Соответственно, задача анархизма — победить все сковывающие, слепящие народ предубеждения, мифы, обман и подтолкнуть его к самоорганизации и свободному творчеству. Анархисты должны заниматься критикой действительности и помощью низовой организации, но не навязыванием своих решений и утопий.
Впрочем, не оказывается ли парадоксальным образом неприятие Бакуниным (да и вообще анархизмом) всякого господства, иерархии и подчинения той самой идеей, которую он пытается навязать народу? Действительно, у классов есть своя «социальная динамика», которую не так-то просто просчитать внешнему наблюдателю. Однако, например, для крупной буржуазии она подразумевает укрепление господства узкого слоя элиты. Для крестьянина (по крайней мере, на первых порах) — частную собственность, владение землёй, даже в ущерб «общим интересам». И так далее.
Идеи Бакунина держатся на невысказанном предположении, что если дать свободу одновременно всем угнетенным классам (на тот момент — мелкой буржуазии, крестьянству и пролетариату), то их интересы чудесным образом сойдутся на построении единой «федерации коммун», обеспечении равенства и даже на таких частностях, как запрет на наследование имущества!
В этом — отличие анархизма от марксизма. Маркс (как и Ленин) считал, что только «социальная динамика» пролетариата, если её довести до конца, до господствующего принципа, приведёт к построению коммунизма. Соответственно, на каком-то этапе потребуется пролетарская диктатура, диктатура этого прогрессивного класса (не партии!), который действительно должен в известной степени «навязать» другим своё видение мира. Только вот специфика этого видения — в том, что оно требует уничтожения классов, неравенства и господства.
Сказать то же про мелкую буржуазию нельзя — сам Бакунин, в ранних текстах превозносящий её героизм и социалистичность, позднее будет клеймить этот класс как трусов, предателей и приспособленцев. Однако выводов из этого он, в отличие от Маркса, не сделает.
Читайте также: Пётр Кропоткин пришёл в XXI век: прямая демократия или диктатура элит?
С этой поправкой можно сказать, что Бакунин приходит к мысли о том, что двигателем истории является классовая борьба. Он правильно отмечает, что нельзя подменять эту живую народную борьбу, чей исход никогда точно не известен, сухими научными схемами и утопиями. Нельзя также надеяться на то, что получится найти людей, благостных и умных «экспертов», которые смогут встать над ней и править «оптимально», на благо всех.
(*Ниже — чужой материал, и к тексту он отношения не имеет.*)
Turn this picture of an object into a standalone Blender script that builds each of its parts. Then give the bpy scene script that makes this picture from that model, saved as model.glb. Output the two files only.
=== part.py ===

В общем, это означает, что построение светлого будущего — задача наша, рядовых граждан, а не неких идеальных «технократов». Это также означает, что в борьбе за свои права требуется известная осмотрительность: не стоит излишне очаровываться организацией, если это — самоорганизация крупного бизнеса, а не наёмных работников. Народу нужно создавать свои организации, а не надеяться на то, что очередной популист или буржуазная партия защитит их интересы.